If the 60-day deadline passes without payment, Section 52 of the Real Estate Taxation Law activates automatic interest and CPI linkage on the outstanding amount, calculated from day 61. As of 2026, the Tax Authority's annual linkage rate tracks the Israeli Consumer Price Index published monthly by the Central Bureau of Statistics (Lishkat HaStatistika HaMerkazit), with an additional 4% annual interest charged separately. On a NIS 240,000 Mas Rechisha liability, each additional month of delay adds approximately NIS 1,500–2,000 in combined linkage and interest charges. There is no hardship waiver or installment plan for residential buyers who simply forgot the deadline. Your attorney's engagement letter should include explicit responsibility for tracking and meeting the 60-day window.
Stage 4: Tax clearance certificate
With the approval certificate in hand, your attorney can proceed to the Land Registry (Lishkat Rasham HaKarkaot, commonly called Tabu) to register the transfer of title in your name. Without this certificate, the Tabu registrar will not accept a transfer request — no exceptions.
7. Purchase Tax and the Land Registry
The Mas Rechisha approval certificate is one of three mandatory clearances your attorney must produce before the Land Registry registers you as the new owner. The others are:
- Betterment levy clearance (ishur hetel hashbacha): Issued by the local planning authority (va'adat tichun mekomit) confirming that no outstanding betterment levy (hetel hashbacha) is owed on the property. Betterment levies arise when planning decisions increase the property's value — for instance, after rezoning or permit approval for an additional floor. Outstanding levies must be paid before the registrar accepts any transfer.
- Municipal tax clearance (ishur arnona): Issued by the municipal tax department confirming that all arnona (property rates) up to the closing date have been settled.
Many non-resident buyers assume title registration happens immediately after paying the purchase price. In practice, the sequence from signed contract to registered ownership runs: (1) Mas Rechisha filing and payment — 30 to 60 days; (2) betterment levy check and clearance — 30 to 90 days depending on the municipality; (3) arnona clearance — typically 7 to 14 days; (4) Tabu appointment and registration — 30 to 60 days. Total elapsed time from signing to registration: two to five months in straightforward cases. If the seller has an outstanding mortgage (mashkanta), the mortgagee bank (bank memashkane'a) must also issue a release, which takes an additional 30 to 45 days. Your attorney should build this timeline into the purchase contract's handover and registration-completion clauses so that a slow clearance process does not technically breach any contractual deadline.

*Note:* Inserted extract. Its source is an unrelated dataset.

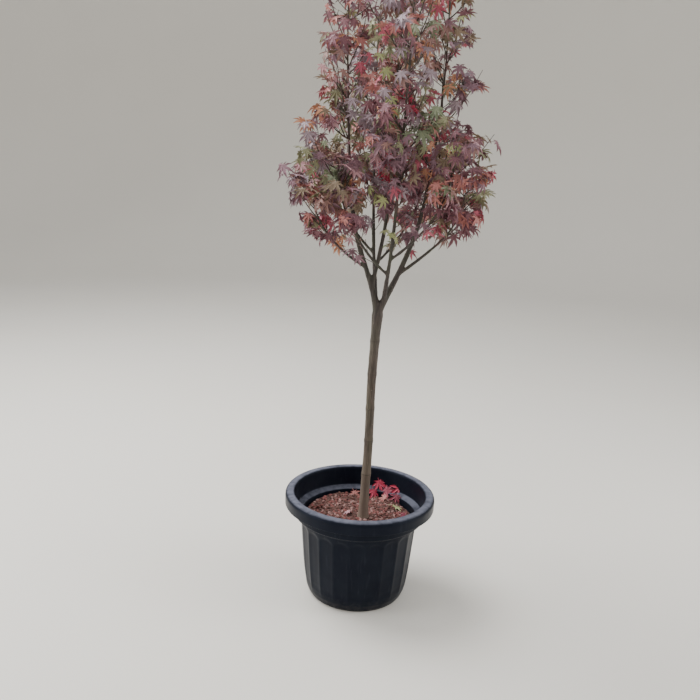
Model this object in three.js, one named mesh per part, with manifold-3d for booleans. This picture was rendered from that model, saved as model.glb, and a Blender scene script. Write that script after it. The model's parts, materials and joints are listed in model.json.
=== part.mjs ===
// A potted Japanese maple: one clear stem, a vase of upright boughs and a loose, open crown.
// Millimetres, +Z up. The origin is the centre of the pot's flat underside.
// +X is the viewer's right and +Y points away from the viewer.
import * as THREE from "three";
import { mergeVertices } from "three/addons/utils/BufferGeometryUtils.js";
import Module from "manifold-3d";

const wasm = await Module();
wasm.setup();

// Clearance between pieces that meet
const GAP = 0.3;

const POT = {
  height: 339,
  rim: 239,
  lipOuter: 227,
  lipInner: 209,
  skirtFoot: 300,
  collar: 208,
  collarFoot: 268,
  ledgeDrop: 9,
  bodyTop: 187,
  bodyLow: 169,
  lowAt: 48,
  foot: 149,
  floor: 10,
  wall: 5,
  flutes: 22,
  fluteDepth: 3.5,
};
const STEPS_PER_FLUTE = 3;

const SOIL = { level: 252, swell: 6, pad: 58, sides: 30 };

const TRUNK = {
  foot: new THREE.Vector3(14, 0, SOIL.level + GAP),
  length: 700,
  lean: [0, 1.2],
  swing: 1.2,
  radius: 15.4,
  waist: 13.6,
  flare: 4,
  flareHeight: 16,
  fork: 3,
  dome: 9,
  steps: 16,
  sides: 10,
};
// Heights up the trunk, as shares of its length, where old leaf joints swell the bark
const TRUNK_JOINTS = [0.21, 0.37, 0.52, 0.68, 0.83];
const JOINT_SWELL = 1.1;
const JOINT_WIDTH = 0.012;

// Each bough leaves its parent at a share of the parent's length. Headings turn from +X towards +Y and
// leans are from upright, in degrees. Pairs are the values at its foot and its tip.
const BOUGHS = [
  {
    name: "left", from: "trunk", at: 0.96, heading: 180,
    lean: [14, 6], bow: 10, length: 330, radius: [9.8, 5],
  },
  {
    name: "right", from: "trunk", at: 0.96, heading: 2,
    lean: [27, 9], bow: 3, length: 350, radius: [9.8, 5],
  },
  {
    name: "front", from: "right", at: 0.1, heading: -84,
    lean: [34, 16], bow: 4, length: 290, radius: [7.4, 4.6],
  },
  {
    name: "back", from: "left", at: 0.08, heading: 98,
    lean: [33, 15], bow: 4, length: 300, radius: [7.4, 4.6],
  },
  {
    name: "inner", from: "left", at: 0.24, heading: 12,
    lean: [12, 2], bow: 2, length: 260, radius: [6.8, 4.6],
  },
  {
    name: "low_right", from: "right", at: 0.36, heading: -8,
    lean: [52, 46], length: 140, radius: [5.4, 3.6],
  },
  {
    name: "low_left", from: "left", at: 0.42, heading: 188,
    lean: [62, 50], length: 90, radius: [4.8, 3.4],
  },
  {
    name: "front_left", from: "front", at: 0.36, heading: -142,
    lean: [56, 40], length: 150, radius: [4.8, 3.4],
  },
  {
    name: "front_right", from: "front", at: 0.55, heading: -34,
    lean: [56, 42], length: 130, radius: [4.8, 3.4],
  },
  {
    name: "back_right", from: "back", at: 0.42, heading: 38,
    lean: [56, 38], length: 150, radius: [4.8, 3.4],
  },
  {
    name: "back_left", from: "back", at: 0.55, heading: 146,
    lean: [56, 40], length: 140, radius: [4.8, 3.4],
  },
];
const BOUGH_STEPS = 5;
const BOUGH_SIDES = 6;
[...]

8. Timing and Planning Considerations for Non-Resident Buyers
Mas Rechisha is a fixed statutory cost. You cannot negotiate it down or apply for a reduction after the contract is signed. What you can do is structure the purchase intelligently beforehand — the decisions that matter are made before you sign, not after.
Should you make Aliyah before buying?
If you have any realistic intention to make Aliyah within the next two to three years, completing the immigration process before purchasing Israeli property can save you NIS 150,000–400,000 in Mas Rechisha depending on the purchase price. The Jewish Agency's Aliyah processing time is currently three to eight months. That timeline can run in parallel with property searching.
Budget for Mas Rechisha from the start
Israeli property listings quote asking prices that do not include Mas Rechisha, attorney fees (typically 1%–2% of purchase price), or agency commission (typically 2% + VAT from each side). A NIS 3,000,000 advertised apartment costs a non-resident closer to NIS 3,420,000 all-in. Buyers who underestimate transaction costs sometimes find themselves short at closing.
Gifting vs. buying
Some families consider gifting Israeli property to a child or relative who is an Israeli resident, hoping the relative will then apply the favorable resident Mas Rechisha bracket. The Tax Authority looks through these arrangements. A contemporaneous gift followed by an immediate back-transfer, or a gift that tracks the terms of an intended purchase, can be recharacterized under the anti-avoidance provisions of the Income Tax Ordinance. Legitimate gifts, however — where the recipient genuinely becomes the owner without conditions — are taxed on the gift recipient's residency status at the time of the gift, not the donor's. Legal advice specific to your family structure is essential before attempting this.
Joint purchases with an Israeli resident
If you purchase Israeli property jointly with an Israeli resident spouse or family member, each party's share is taxed separately at their respective rates. A 50/50 purchase between a non-resident and a resident who is buying their only apartment means 50% of the purchase price is taxed at the favorable resident brackets and 50% at the non-resident rate. This is a legitimate structure and is fairly common in diaspora family purchases. Document the ownership split clearly in the purchase contract and confirm it with your attorney, as the Land Registry will register both names with the proportions stated.
Mas Rechisha is denominated in NIS and is assessed on the NIS purchase price stated in the purchase contract. Most foreign buyers hold USD, EUR, or GBP. Paying NIS 240,000 in Mas Rechisha when the shekel-dollar rate is 3.50 costs roughly USD 68,500; at a rate of 3.80, it costs approximately USD 63,100. The Tax Authority does not care about exchange rate fluctuations — you owe the NIS amount and must pay it. Your Israeli bank or attorney can convert foreign currency into NIS on your behalf. Use a dedicated foreign exchange service for large conversions (NIS 100,000+) rather than a retail bank, since the spread difference on a NIS 240,000 conversion can be NIS 2,000–5,000. The conversion must be timed to meet the 60-day payment deadline.